Anyway I looked through the ford dealership for truck chassis. Up here in in the great white north there was nothing new and nothing used that didn’t have the absolute crap kicked out of it. 
So for what ever reason leaving the dealership I jokingly said to dad I should call the guy I bought the other chevy from. I just happened to search AutoTrader and I found that the guy was selling the van he replaced the original Peck Plumbing van with. I will have it on Tuesday.


----------



## MACPLUMB777 (Jun 18, 2008)

Congratulations ! !


----------



## Plumbus (Aug 4, 2008)

Hope your luck is better with this one.
Does it come with some kind of warranty?


----------



## ShtRnsdownhill (Jan 13, 2016)

its a chevy it will run forever if you care for it....
FORD = Found On Road Dead.....


----------



## Tango (Jan 13, 2018)

Congrats, let's see what it looks like when all the shelving are complete.


----------



## Dpeckplb (Sep 20, 2013)

Plumbus said:


> Hope your luck is better with this one.
> Does it come with some kind of warranty?

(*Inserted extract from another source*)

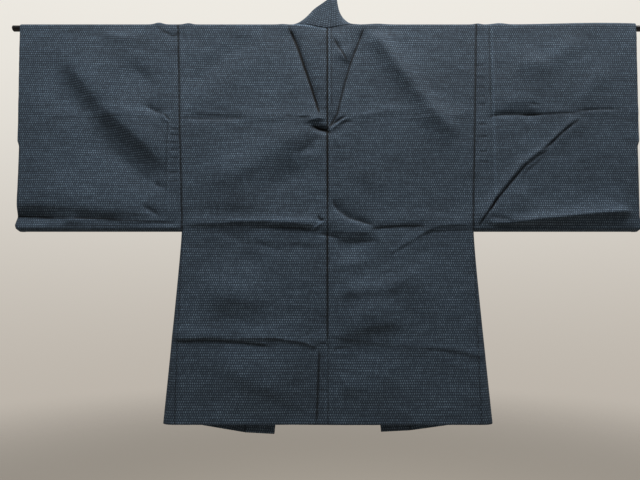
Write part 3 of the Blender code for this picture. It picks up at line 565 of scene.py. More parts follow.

It has 40,000 kilometres left on a extended warranty.


----------



## Dpeckplb (Sep 20, 2013)

Tango said:


> Congrats, let's see what it looks like when all the shelving are complete.


A plumber was actually the previous owner of it. So it has Adrian Steel shelves. But once I have time I’ll be putting plywood custom shelves in it. Just have to get it on the road making money


----------



## skoronesa (Oct 27, 2015)

ShtRnsdownhill said:


> its a chevy it will run forever if you care for it....
> FORD = Found On Road Dead.....





Maybe the diesels but we've had all ford E series gassers since we stopped buying dodges in the 80's and they've held up great. We started buying transits like 5 years ago and they seem fine so far.




Mind you ours get really thorough service and oil changes every 3-5k.






.


----------



## Dpeckplb (Sep 20, 2013)

Got the shelves modified and the false floor/tool drawer built. Now to get it on the road once my insurance company decides to type in the correct vin#. SMH, yes I blocked off both the side and rear door but if I have something bulky or a water heater I’ll just throw it on the float trailer or in the dump truck since I usually work closer to home.
I still have some more shelves to build but I’m getting close for the most part.


----------